— Start GIVEN MATERIAL —

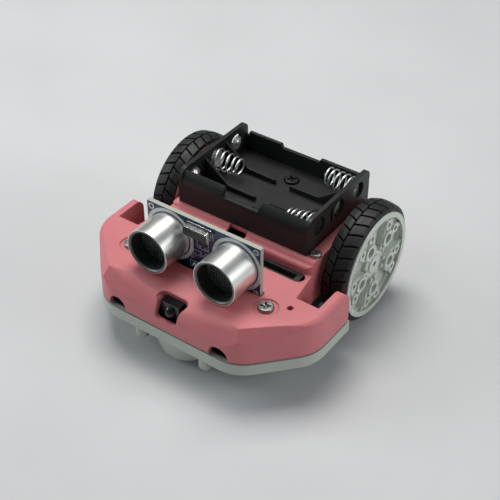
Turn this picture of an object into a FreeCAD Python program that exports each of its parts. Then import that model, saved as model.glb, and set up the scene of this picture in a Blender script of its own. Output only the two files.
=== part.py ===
import FreeCAD, Part
import os, math
import Sketcher

# Two wheel educational robot car.  Millimetres, +Z up, floor at z = 0.
# +X is the car's left-to-right axis, the front (ranging eyes) looks along -Y.
# All sub-parts are drawn about one datum (front face of the ranging board at y = 0)
# and are then placed by Params.datum_y so that the origin is the middle of the footprint.

V = FreeCAD.Vector
doc = FreeCAD.newDocument("robot_car")
sheet = doc.addObject("Spreadsheet::Sheet", "Params")

PARAMS = [
    ("datum_y", -21.8, "front face of ranging board to model origin"),
    ("wheel_radius", 21.5, "tyre outside radius"),
    ("wheel_y", 42.4, "wheel axle, fore and aft"),
    ("wheel_z", 21.5, "wheel axle above floor"),
    ("tyre_in_x", 31.5, "inner edge of tread from middle"),
    ("tyre_mid_x", 35.3, "middle groove of tread"),
    ("tyre_out_x", 39.4, "outer edge of tread"),
    ("rim_radius", 19.0, "hub rim outside radius"),
    ("hub_face_x", 40.9, "hub outer face"),
    ("tread_count", 32, "lugs per row"),
    ("base_front_y", -20.3, "front face"),
    ("base_half_x", 44.6, "half width"),
    ("corner_x", 27.0, "front corner, half width"),
    ("corner_y", -0.9, "side corner"),
    ("corner_r", 14.0, "plan corner radius"),
    ("side_end_y", 19.2, "rear end of the side walls"),
    ("rear_y", 58.6, "rear face of the body between the wheels"),
    ("mid_half_x", 30.0, "half width between the wheels"),
    ("base_z", 11.2, "underside of base"),
    ("base_rim_z", 15.4, "top of base rim"),
    ("base_lip_z", 16.2, "top of base inner lip"),
    ("floor_t", 1.6, "base floor thickness"),
    ("shell_z", 16.0, "lower edge of shell"),
    ("deck_z", 28.6, "top of deck"),
    ("block_z", 32.6, "top of raised block"),
    ("wall_t", 1.6, "shell wall"),
    ("notch_y", 5.6, "front of wheel notch"),
    ("notch_out_x", 40.9, "outer wall of wheel notch"),
    ("notch_in_x", 32.5, "inner wall of wheel notch at front"),
    ("board_z", 14.0, "underside of main board"),
    ("board_t", 1.6, "circuit board thickness"),
    ("range_w", 45.0, "ranging board width"),
    ("range_h", 20.0, "ranging board height"),
    ("range_z", 26.9, "ranging board lower edge"),
    ("can_x", 13.37, "transducer spacing, half"),
    ("can_z", 37.0, "transducer centre height"),
    ("can_r", 8.0, "transducer can radius"),
    ("can_len", 11.9, "transducer can length"),
    ("slot_half_x", 29.6, "edge connector opening, half length"),
    ("slot_y0", 12.1, "edge connector opening front"),
    ("slot_y1", 17.0, "edge connector opening rear"),
    ("holder_half_x", 26.2, "battery holder half length"),
    ("holder_y0", 20.7, "battery holder front"),
    ("holder_y1", 59.3, "battery holder rear"),
    ("holder_top_z", 45.6, "end plate top"),
    ("plate_t", 1.5, "end plate thickness"),
    ("bay_pitch", 12.2, "cell pitch"),
    ("bay_mid_y", 40.0, "middle cell"),
    ("contact_z", 40.4, "cell contact height"),
    ("holder_floor_z", 34.4, "holder floor"),
    ("shaft_r", 1.5, "output shaft radius"),
    ("gear_dist", 3.06, "gear centre distance"),
    ("screw_x", 27.2, "front shell screw"),
    ("screw_y", -3.6, "front shell screw"),
    ("rear_screw_x", 28.35, "rear shell screw"),
    ("rear_screw_y", 23.0, "rear shell screw"),
    ("block_left_x", 27.7, "left end of the raised block, from middle"),
    ("peg_x", 13.2, "front peg spacing, half"),
    ("peg_y", -16.9, "front peg"),
    ("peg_r", 2.3, "front peg radius"),
    ("peg_bottom_z", 5.4, "front peg lower end"),
    ("peg_bore_r", 1.25, "front peg bore"),
    ("caster_y", -10.0, "caster ball"),
    ("ball_r", 4.9, "caster ball radius"),
]
for i, (n, v, c) in enumerate(PARAMS, 1):
    sheet.set("A%d" % i, n)
    sheet.set("B%d" % i, str(v))
    sheet.set("C%d" % i, c)
    sheet.setAlias("B%d" % i, n)
doc.recompute()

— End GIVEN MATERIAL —

STATED PROBLEM: Quote the listing in full, please, keeping every line exact.

RESULT FOR THIS EXERCISE:
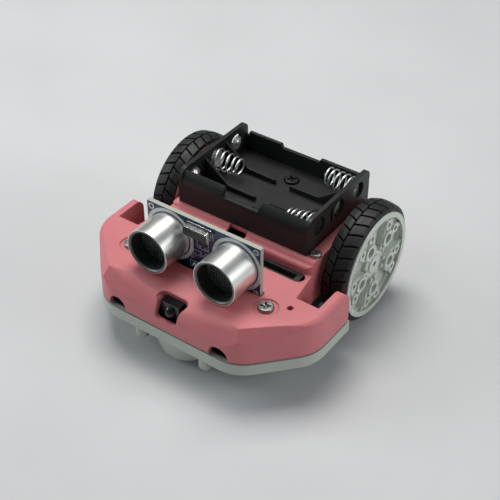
Turn this picture of an object into a FreeCAD Python program that exports each of its parts. Then import that model, saved as model.glb, and set up the scene of this picture in a Blender script of its own. Output only the two files.
=== part.py ===
import FreeCAD, Part
import os, math
import Sketcher

# Two wheel educational robot car.  Millimetres, +Z up, floor at z = 0.
# +X is the car's left-to-right axis, the front (ranging eyes) looks along -Y.
# All sub-parts are drawn about one datum (front face of the ranging board at y = 0)
# and are then placed by Params.datum_y so that the origin is the middle of the footprint.

V = FreeCAD.Vector
doc = FreeCAD.newDocument("robot_car")
sheet = doc.addObject("Spreadsheet::Sheet", "Params")

PARAMS = [
    ("datum_y", -21.8, "front face of ranging board to model origin"),
    ("wheel_radius", 21.5, "tyre outside radius"),
    ("wheel_y", 42.4, "wheel axle, fore and aft"),
    ("wheel_z", 21.5, "wheel axle above floor"),
    ("tyre_in_x", 31.5, "inner edge of tread from middle"),
    ("tyre_mid_x", 35.3, "middle groove of tread"),
    ("tyre_out_x", 39.4, "outer edge of tread"),
    ("rim_radius", 19.0, "hub rim outside radius"),
    ("hub_face_x", 40.9, "hub outer face"),
    ("tread_count", 32, "lugs per row"),
    ("base_front_y", -20.3, "front face"),
    ("base_half_x", 44.6, "half width"),
    ("corner_x", 27.0, "front corner, half width"),
    ("corner_y", -0.9, "side corner"),
    ("corner_r", 14.0, "plan corner radius"),
    ("side_end_y", 19.2, "rear end of the side walls"),
    ("rear_y", 58.6, "rear face of the body between the wheels"),
    ("mid_half_x", 30.0, "half width between the wheels"),
    ("base_z", 11.2, "underside of base"),
    ("base_rim_z", 15.4, "top of base rim"),
    ("base_lip_z", 16.2, "top of base inner lip"),
    ("floor_t", 1.6, "base floor thickness"),
    ("shell_z", 16.0, "lower edge of shell"),
    ("deck_z", 28.6, "top of deck"),
    ("block_z", 32.6, "top of raised block"),
    ("wall_t", 1.6, "shell wall"),
    ("notch_y", 5.6, "front of wheel notch"),
    ("notch_out_x", 40.9, "outer wall of wheel notch"),
    ("notch_in_x", 32.5, "inner wall of wheel notch at front"),
    ("board_z", 14.0, "underside of main board"),
    ("board_t", 1.6, "circuit board thickness"),
    ("range_w", 45.0, "ranging board width"),
    ("range_h", 20.0, "ranging board height"),
    ("range_z", 26.9, "ranging board lower edge"),
    ("can_x", 13.37, "transducer spacing, half"),
    ("can_z", 37.0, "transducer centre height"),
    ("can_r", 8.0, "transducer can radius"),
    ("can_len", 11.9, "transducer can length"),
    ("slot_half_x", 29.6, "edge connector opening, half length"),
    ("slot_y0", 12.1, "edge connector opening front"),
    ("slot_y1", 17.0, "edge connector opening rear"),
    ("holder_half_x", 26.2, "battery holder half length"),
    ("holder_y0", 20.7, "battery holder front"),
    ("holder_y1", 59.3, "battery holder rear"),
    ("holder_top_z", 45.6, "end plate top"),
    ("plate_t", 1.5, "end plate thickness"),
    ("bay_pitch", 12.2, "cell pitch"),
    ("bay_mid_y", 40.0, "middle cell"),
    ("contact_z", 40.4, "cell contact height"),
    ("holder_floor_z", 34.4, "holder floor"),
    ("shaft_r", 1.5, "output shaft radius"),
    ("gear_dist", 3.06, "gear centre distance"),
    ("screw_x", 27.2, "front shell screw"),
    ("screw_y", -3.6, "front shell screw"),
    ("rear_screw_x", 28.35, "rear shell screw"),
    ("rear_screw_y", 23.0, "rear shell screw"),
    ("block_left_x", 27.7, "left end of the raised block, from middle"),
    ("peg_x", 13.2, "front peg spacing, half"),
    ("peg_y", -16.9, "front peg"),
    ("peg_r", 2.3, "front peg radius"),
    ("peg_bottom_z", 5.4, "front peg lower end"),
    ("peg_bore_r", 1.25, "front peg bore"),
    ("caster_y", -10.0, "caster ball"),
    ("ball_r", 4.9, "caster ball radius"),
]
for i, (n, v, c) in enumerate(PARAMS, 1):
    sheet.set("A%d" % i, n)
    sheet.set("B%d" % i, str(v))
    sheet.set("C%d" % i, c)
    sheet.setAlias("B%d" % i, n)
doc.recompute()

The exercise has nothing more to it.